- [Stated goal]: Starting at the line containing "for name, shape", copy each line exactly, ending with the line containing "bpy.context.view_layer.update()". Leave out everything else.

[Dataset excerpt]

* BEGIN *

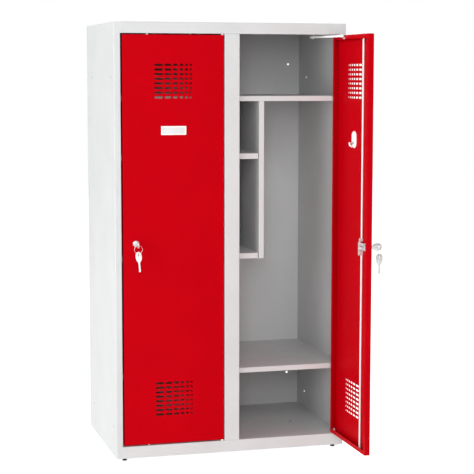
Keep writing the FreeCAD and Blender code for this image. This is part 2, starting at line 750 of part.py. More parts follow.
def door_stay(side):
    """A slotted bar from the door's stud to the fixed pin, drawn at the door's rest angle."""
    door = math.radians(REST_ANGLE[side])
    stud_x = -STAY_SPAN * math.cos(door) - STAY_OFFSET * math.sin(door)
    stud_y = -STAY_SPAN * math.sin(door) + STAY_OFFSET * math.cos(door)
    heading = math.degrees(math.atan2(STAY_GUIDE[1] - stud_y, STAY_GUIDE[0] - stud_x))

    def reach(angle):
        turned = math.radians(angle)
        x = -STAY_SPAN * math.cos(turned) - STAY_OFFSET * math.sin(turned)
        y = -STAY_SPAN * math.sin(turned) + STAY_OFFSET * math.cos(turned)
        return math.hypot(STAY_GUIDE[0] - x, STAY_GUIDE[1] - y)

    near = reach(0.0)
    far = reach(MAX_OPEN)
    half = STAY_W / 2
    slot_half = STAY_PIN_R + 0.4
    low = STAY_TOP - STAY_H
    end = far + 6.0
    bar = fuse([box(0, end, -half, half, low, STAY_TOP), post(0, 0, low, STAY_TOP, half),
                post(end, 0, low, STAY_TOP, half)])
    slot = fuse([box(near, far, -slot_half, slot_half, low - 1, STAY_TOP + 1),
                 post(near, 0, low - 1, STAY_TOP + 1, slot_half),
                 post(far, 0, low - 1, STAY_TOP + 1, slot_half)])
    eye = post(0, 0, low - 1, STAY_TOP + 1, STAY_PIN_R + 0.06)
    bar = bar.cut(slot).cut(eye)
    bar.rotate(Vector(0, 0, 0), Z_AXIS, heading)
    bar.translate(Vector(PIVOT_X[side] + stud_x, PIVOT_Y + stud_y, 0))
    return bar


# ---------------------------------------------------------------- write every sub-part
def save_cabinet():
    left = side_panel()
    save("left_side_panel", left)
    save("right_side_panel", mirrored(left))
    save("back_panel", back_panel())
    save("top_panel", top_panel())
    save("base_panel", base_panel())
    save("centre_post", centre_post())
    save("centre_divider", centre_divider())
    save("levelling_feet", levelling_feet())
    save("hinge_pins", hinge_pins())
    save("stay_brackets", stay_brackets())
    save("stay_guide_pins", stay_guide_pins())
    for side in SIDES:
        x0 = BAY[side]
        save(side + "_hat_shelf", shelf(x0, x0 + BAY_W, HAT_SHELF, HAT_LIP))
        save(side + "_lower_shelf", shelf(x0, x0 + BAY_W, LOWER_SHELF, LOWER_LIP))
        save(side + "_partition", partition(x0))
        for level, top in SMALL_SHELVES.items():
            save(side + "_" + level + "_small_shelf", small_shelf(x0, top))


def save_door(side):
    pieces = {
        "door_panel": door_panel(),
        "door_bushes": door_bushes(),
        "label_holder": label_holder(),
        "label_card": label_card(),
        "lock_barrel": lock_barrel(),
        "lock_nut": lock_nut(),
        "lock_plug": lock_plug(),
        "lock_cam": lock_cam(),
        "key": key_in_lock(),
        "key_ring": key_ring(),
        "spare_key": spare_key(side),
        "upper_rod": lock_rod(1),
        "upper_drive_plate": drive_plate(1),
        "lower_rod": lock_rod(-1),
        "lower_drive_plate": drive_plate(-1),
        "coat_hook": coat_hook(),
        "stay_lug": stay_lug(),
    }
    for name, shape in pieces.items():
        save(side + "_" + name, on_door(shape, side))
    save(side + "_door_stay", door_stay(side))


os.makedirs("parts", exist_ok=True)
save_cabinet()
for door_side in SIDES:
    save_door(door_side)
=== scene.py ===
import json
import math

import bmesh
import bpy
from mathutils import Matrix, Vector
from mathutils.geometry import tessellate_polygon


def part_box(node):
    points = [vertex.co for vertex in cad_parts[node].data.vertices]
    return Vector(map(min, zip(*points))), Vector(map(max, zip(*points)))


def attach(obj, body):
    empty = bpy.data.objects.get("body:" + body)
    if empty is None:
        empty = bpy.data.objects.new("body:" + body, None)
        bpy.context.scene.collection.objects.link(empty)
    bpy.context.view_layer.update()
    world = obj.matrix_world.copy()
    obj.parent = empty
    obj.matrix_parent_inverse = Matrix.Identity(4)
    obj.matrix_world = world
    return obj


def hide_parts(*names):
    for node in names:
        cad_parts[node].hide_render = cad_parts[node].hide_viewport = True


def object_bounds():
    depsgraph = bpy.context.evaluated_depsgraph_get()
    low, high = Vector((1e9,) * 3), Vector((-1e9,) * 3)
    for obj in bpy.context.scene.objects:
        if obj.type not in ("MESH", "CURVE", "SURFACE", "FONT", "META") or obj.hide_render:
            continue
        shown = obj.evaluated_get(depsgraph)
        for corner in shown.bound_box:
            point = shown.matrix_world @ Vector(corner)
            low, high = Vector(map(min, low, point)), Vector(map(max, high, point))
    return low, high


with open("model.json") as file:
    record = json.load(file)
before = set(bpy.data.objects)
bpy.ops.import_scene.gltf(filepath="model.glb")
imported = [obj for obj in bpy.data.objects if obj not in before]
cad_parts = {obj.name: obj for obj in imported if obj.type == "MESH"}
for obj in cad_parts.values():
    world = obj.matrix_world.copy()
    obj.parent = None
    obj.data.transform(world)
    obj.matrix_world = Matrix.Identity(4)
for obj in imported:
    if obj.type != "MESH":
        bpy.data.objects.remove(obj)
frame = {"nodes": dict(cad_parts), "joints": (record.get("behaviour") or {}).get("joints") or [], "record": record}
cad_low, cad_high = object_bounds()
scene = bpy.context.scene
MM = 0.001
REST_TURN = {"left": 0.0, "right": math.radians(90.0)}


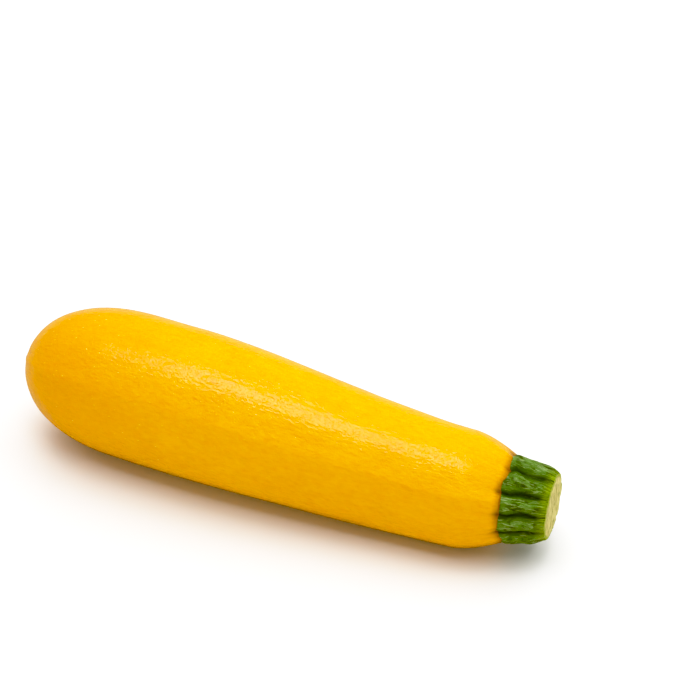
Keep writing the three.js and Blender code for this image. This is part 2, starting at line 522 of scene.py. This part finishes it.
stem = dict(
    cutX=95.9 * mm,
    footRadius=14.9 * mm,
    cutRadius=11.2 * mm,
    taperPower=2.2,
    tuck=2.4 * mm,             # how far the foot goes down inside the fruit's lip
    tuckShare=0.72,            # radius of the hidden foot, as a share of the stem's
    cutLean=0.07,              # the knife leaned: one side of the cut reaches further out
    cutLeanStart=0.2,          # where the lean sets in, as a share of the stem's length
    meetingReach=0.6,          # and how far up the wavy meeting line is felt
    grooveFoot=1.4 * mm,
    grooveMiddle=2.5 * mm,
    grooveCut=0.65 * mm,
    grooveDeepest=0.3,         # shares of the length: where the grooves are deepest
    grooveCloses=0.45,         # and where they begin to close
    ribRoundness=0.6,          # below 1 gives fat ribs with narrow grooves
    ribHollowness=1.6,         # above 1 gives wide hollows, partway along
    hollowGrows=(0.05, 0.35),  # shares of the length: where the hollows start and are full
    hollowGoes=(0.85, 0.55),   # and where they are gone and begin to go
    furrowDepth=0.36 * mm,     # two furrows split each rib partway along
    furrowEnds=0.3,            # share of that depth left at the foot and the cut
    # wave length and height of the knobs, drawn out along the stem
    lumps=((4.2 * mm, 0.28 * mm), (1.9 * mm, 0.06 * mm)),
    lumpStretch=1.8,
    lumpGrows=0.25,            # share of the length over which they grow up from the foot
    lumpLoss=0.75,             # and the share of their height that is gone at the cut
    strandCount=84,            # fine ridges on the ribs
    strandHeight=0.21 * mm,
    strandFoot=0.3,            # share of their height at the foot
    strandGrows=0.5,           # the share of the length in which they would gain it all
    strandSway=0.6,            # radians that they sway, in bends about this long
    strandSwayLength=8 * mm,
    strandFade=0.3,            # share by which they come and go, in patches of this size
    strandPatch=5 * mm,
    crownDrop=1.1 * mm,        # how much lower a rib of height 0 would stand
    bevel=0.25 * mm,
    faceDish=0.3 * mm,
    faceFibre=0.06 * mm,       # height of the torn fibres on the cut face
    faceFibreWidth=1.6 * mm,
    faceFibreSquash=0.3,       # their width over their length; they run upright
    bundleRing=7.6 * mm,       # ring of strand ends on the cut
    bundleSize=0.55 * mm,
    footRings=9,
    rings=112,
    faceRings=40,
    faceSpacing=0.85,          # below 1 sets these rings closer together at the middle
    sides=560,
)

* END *

- [Task result]:
    for name, shape in pieces.items():
        save(side + "_" + name, on_door(shape, side))
    save(side + "_door_stay", door_stay(side))


os.makedirs("parts", exist_ok=True)
save_cabinet()
for door_side in SIDES:
    save_door(door_side)
=== scene.py ===
import json
import math

import bmesh
import bpy
from mathutils import Matrix, Vector
from mathutils.geometry import tessellate_polygon


def part_box(node):
    points = [vertex.co for vertex in cad_parts[node].data.vertices]
    return Vector(map(min, zip(*points))), Vector(map(max, zip(*points)))


def attach(obj, body):
    empty = bpy.data.objects.get("body:" + body)
    if empty is None:
        empty = bpy.data.objects.new("body:" + body, None)
        bpy.context.scene.collection.objects.link(empty)
    bpy.context.view_layer.update()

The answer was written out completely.